An activist generation on a mission toward ensuring sustainability
The fact is, Gen Z and a 16-year-old Swedish girl are challenging political decision-makers and marketing managers across the globe. It’s clear that more than 33% of respondents (extrapolated to the entire generation in Germany) say that they find “Die Grünen” (“The green ones”, a political party dedicated to green topics such as climate change) to be the most appealing of all parties. Surprisingly, other hot topics on Gen Z’s list of important matters, such as equal opportunities, are given less consideration in the choice of party. “Die Linke,” (“The Left”, Germany’s left-wing party) whose election program can most readily be assigned to this topic most, fails to benefit here. This party only appeals to about 5% of the Gen Z population. And, among a pro-European and cosmopolitan generation, the AfD (“Alternative for Germany”, the right wing) ranks lowest in popularity, scoring only 4.5% of votes (all data according to Statista) – who would have thought it. Nevertheless, voter turnout among the younger generation remains as poor as ever. Yet, from my perspective, this only reflects the skeptical attitude our generation has toward political decision-makers and is not indicative of political disinterest. The sheer momentum of the Black Lives Matter protests or the Fridays for Future movement go toward proving that the argument of social and ecological disinterest simply is not true, at least not across the entire generation. Quite the contrary. When it comes to sustainability, Gen Z seems to have understood, better than any generation before, that collective global prosperity depends on healing the earth. And it is due to older people often believing that younger people lack qualities such as maturity that Gen Z calls for compliance with the UN climate goals more loudly, more pervasively, and much more radically than the generations before them.
What we expect from (employer) brands
According to studies, the demand for authenticity in politics also applies to our employers. In addition to this, Gen Z looks for a trust-based, autonomous and flexible work environment when picking an employer. Speaking for myself, I am incredibly glad that I don’t feel I have to work 60 hours a week just to make sure I will get ahead in my career. This is, of course, a privilege that many older employees would have liked to have as well. And regardless of how high school graduates spending their gap year in Australia or elsewhere are being laughed and sneered at, isn’t it great that not everyone has to progress straight from finishing their education into working life just to make ends meet? It goes without saying that we are well aware of and grateful to the previous generations who have paved the way for us to afford this lifestyle.

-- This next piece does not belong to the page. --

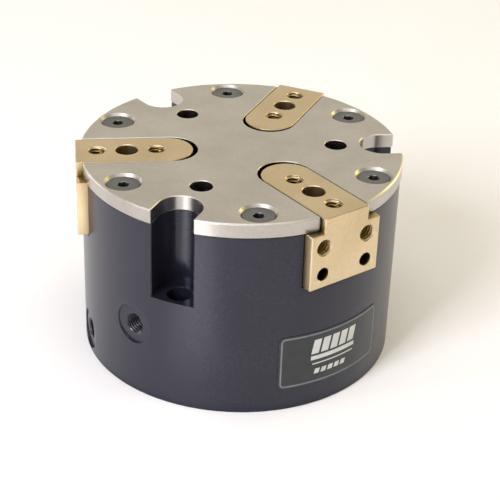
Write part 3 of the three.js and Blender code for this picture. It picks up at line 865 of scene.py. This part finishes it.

If I hadn’t written my bachelor thesis about the Metaverse, I would have written it about brand purpose, love brands or a similar topic. When it comes to purpose marketing, I don’t think I could be any more Gen Z if I tried: I don’t eat meat, I don’t drive a car, I insist on using gender-neutral language that explicitly includes women and nonbinary people, I support companies that support diversity – and the list continues. Many brands and employers already seem to have understood this, at least according to the trade media. Yet, when will we finally stop getting flak for this? I’ll go one further and even be so arrogant as to say this: We are the purchasing and working power of tomorrow. Taking us into account when addressing target groups is simply a smart business decision. And in the case of gross errors (see the “Pinky Glove” disaster on “Die Höhle der Löwen, our equivalent of “Shark Tank”), a generation can easily cancel a brand so hard that there is no recovering from it. Did I need a statement from Ikea on this? No. Did I still think it was cool? Yes. It opens up completely new ways of staging brands and companies.
In my view, positioning and attitude have never been more important, regardless of whether it’s a consumer brand or an employer brand. In my opinion, feeling understood at work is one of the most important assets. I don’t want to have to work overtime to be taken seriously by my employer. Especially since the construct of measuring performance only in terms of time is one that is foreign to me anyway. I want personal responsibility, but that doesn’t mean that my supervisor should not guide me. I would like to be appreciated on the job and be able to communicate with others. My commitment and involvement depend 100% on how good I feel at work – and that’s simply not something that is just up to me. Earning a good or fair salary is important, but if I have to sacrifice my work-life balance because of it, non-monetary incentives are more important to me. A strong sense of culture and community in the workplace means that I don’t get going when the going gets tough – but if I read one more sentence about Gen Z’s laziness and arrogance, I’m going to slam my laptop shut and delete the Internet. Forever.